Friday, January 15, 2010

I think it's absolutely fair to say that I'm well educated in the goings on of late night talk shows. It's true! While Johnny Carson had to compete with my early bedtimes and Nickelodeon during his final years, I know well enough of things before I started moonlighting in while in my tweens. Hell, I've even watched Craig Kilborn on Sportscenter, The Daily Show and The Late Late Show! I watched Jimmy Kimmel in his first week and can recall parts of Andy Milonakis's "Super Bowl is Gay" song. But really this thing going on right now is just nuts. While everyone has been talking about the 2010 NBA free agency and the mega contracts and shuffle that will bring, it can hopefully take a lesson from the situation in television.

The year started with Fox and Time Warner and Scripps and Cablevision. As always "not getting the valued contract for our programming", "costing too much for the customers aka less profits for us", blah, blah, blah and well the former almost spent a day over striking a deal past the deadline without service interruption, while Cablevision customers can rejoice in not having to see Guy Fieri stuff as much food as he can into his greasy, sweaty face, but paying the same rates for two less channels.
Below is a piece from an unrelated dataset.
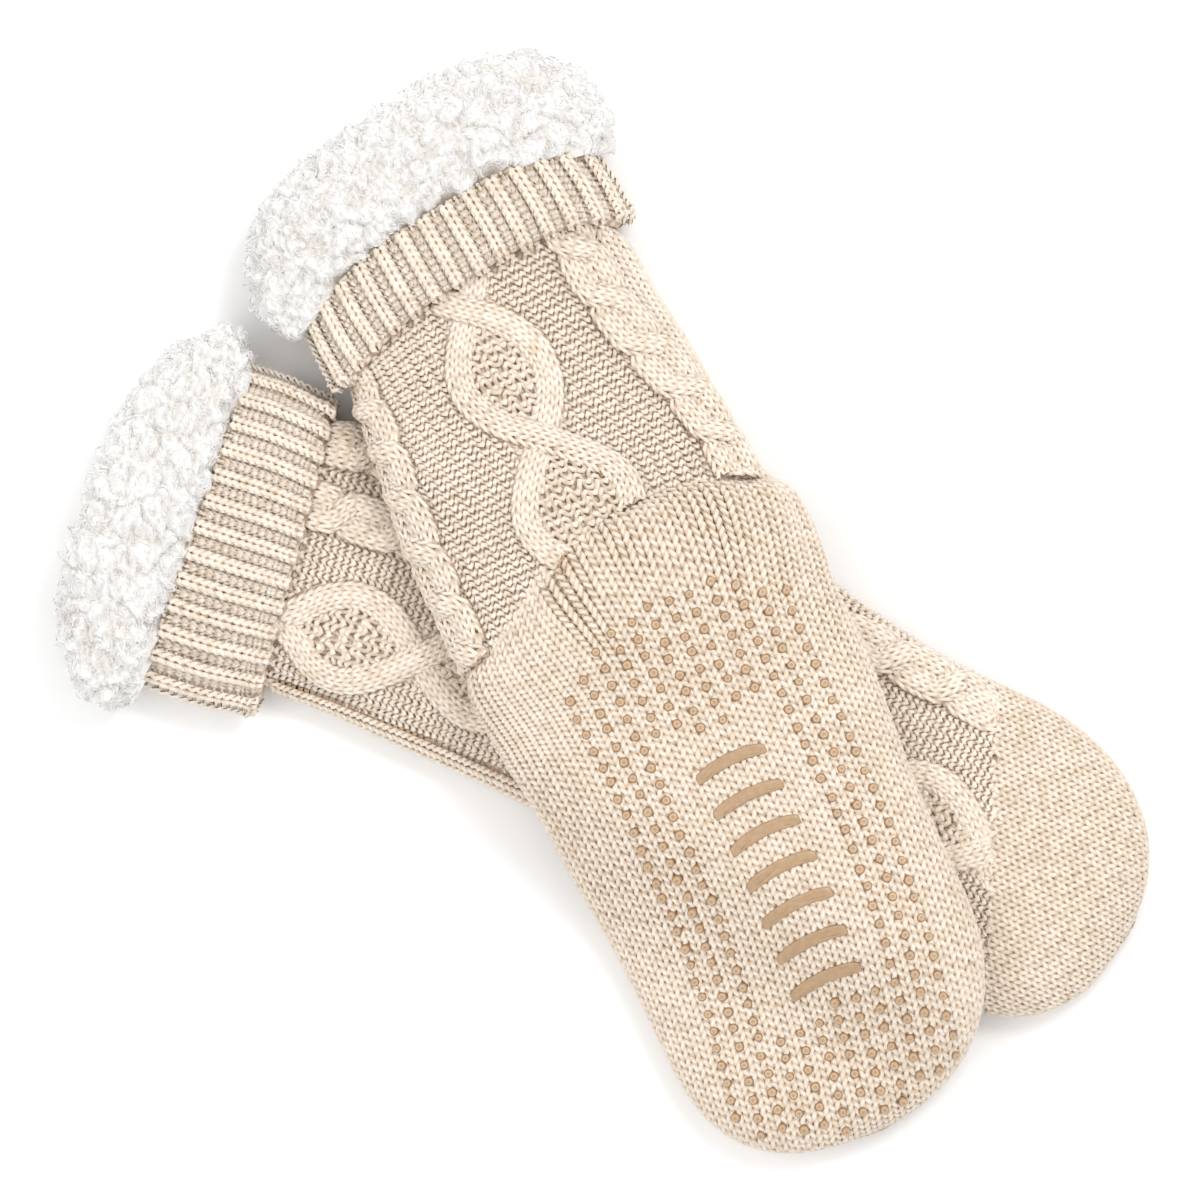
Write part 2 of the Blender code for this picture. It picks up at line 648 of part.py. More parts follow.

Now this giant clusterfuck by NBC after the Jay Leno primetime experiment failed miserably. While I switched to Sir Chattiness shortly after the writer's strike, Conan was still always there to provide a hearty laugh and while there was no way I would leave Dave (who of course scumbagged his way back into America's lives) for the very show he once wished to have, I still tuned in for Conan's first week of shows.

The humor of course wasn't the same, but he was definitely growing into it and it's no secret that he embraced having that brand in front of his name. Now to only start getting bamboozled (like we did last week ourselves) by some bad contract writing (back in 1993 when Letterman signed with CBS, putting in the 11:30 slot was a major sticking point to draw him in, didn't hurt to get the ownership of the 12:30 show and $50 million either). It's amazing how easily sides have been taken and overwhelmingly favoring Conan by the public, but even then you just have to make the rounds really. By the way, consider that Jimmy Kimmel and Jay are pretty good friends and he definitely let him have it on his 10 @ 10 segment.

This week of course will certainly go down in history as far as television after the late local news goes, but next week really has the meat and potatoes coming, especially if Conan's last episode is next Friday. Big guests of course will try to be squeezed in to force CBS to put the highlights of the night on YouTube at 7:30, including well known Leno-hater Howard Stern and the following week the alleged possible trip by Coco to 53rd Street to the predecessor that put NBC behind him long, long ago. Meanwhile I'm sure Fox is making sure that contract is nice and specific when he's ready to jump ship.